Mitsubishi claims that its voice-controlled robot programming system can slash programming times by 90%

In another time-saving measure, the system adjusts and optimises the opening and closing of robot grippers. Conventionally, such adjustments are performed manually using simulations. The new technology adjusts and optimises the timing automatically depending on the characteristics of the gripper and the object being grasped, thus eliminating time-consuming manual adjustments, while improving efficiency.

In addition, the grasping-recognition AI, combined with a 3D sensor located above the application, rapidly determines the best position for grasping, thus saving more time. There is also a camera attached to the gripper that allows the robot to self-correct its movements if its position, or that of its target, changes.

By optimising robot arm and gripper movements, the new technology is said to allow robots to work as fast as humans, taking a minimum of 2s to grasp an item and place it in a designated location.
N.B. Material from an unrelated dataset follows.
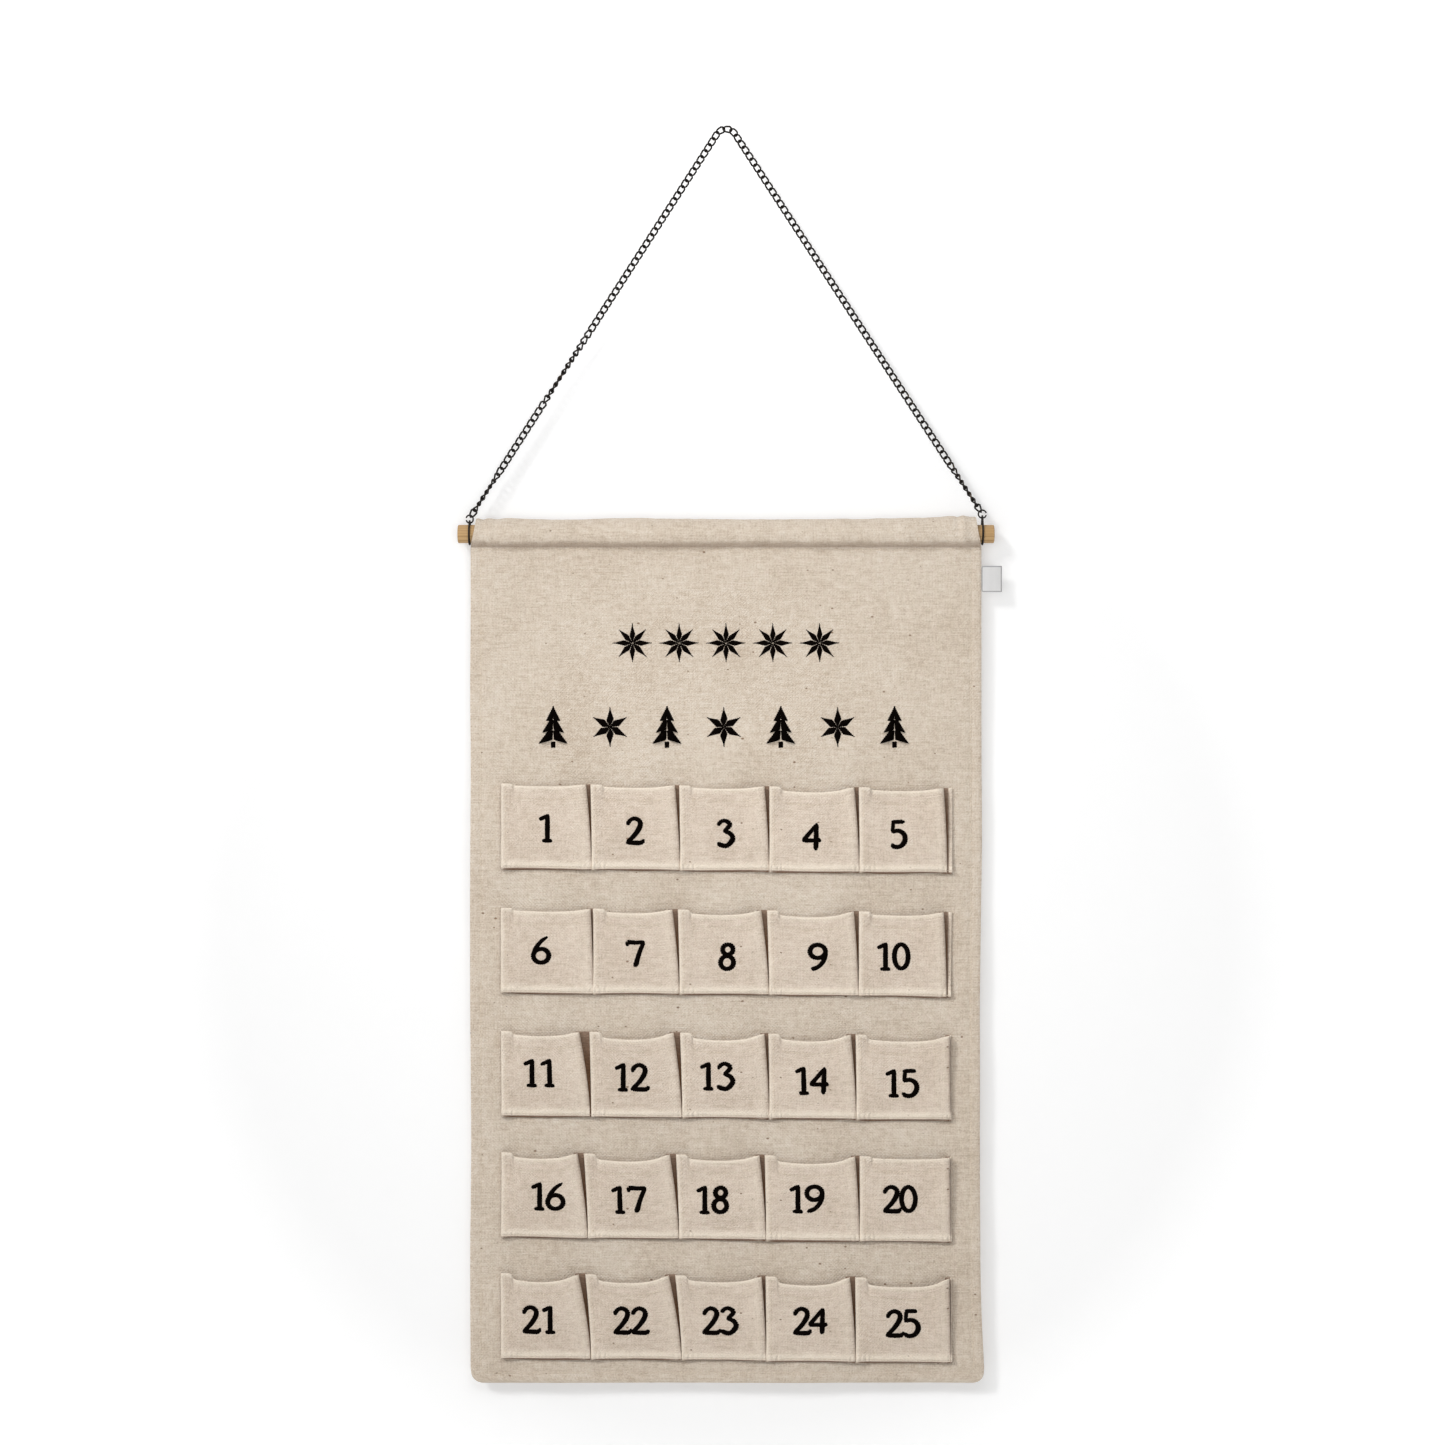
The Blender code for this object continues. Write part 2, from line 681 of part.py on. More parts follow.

To simplify the process of adding customised functions, the system supports the Robot Operating System (ROS) platform. Mitsubishi has developed a function that links ROS to Edegecross – a Japanese open software platform for edge computing that combines factory automation with IT. The function will allow users to manage information on Edgecross, ROS and entire systems. The Edgecross connections and multi-vendor capabilities will simplify the monitoring and analysis of entire production lines to enhance productivity and quality.

Mitsubishi is aiming to commercialise the new technology in or after 2023, following further performance enhancements and testing.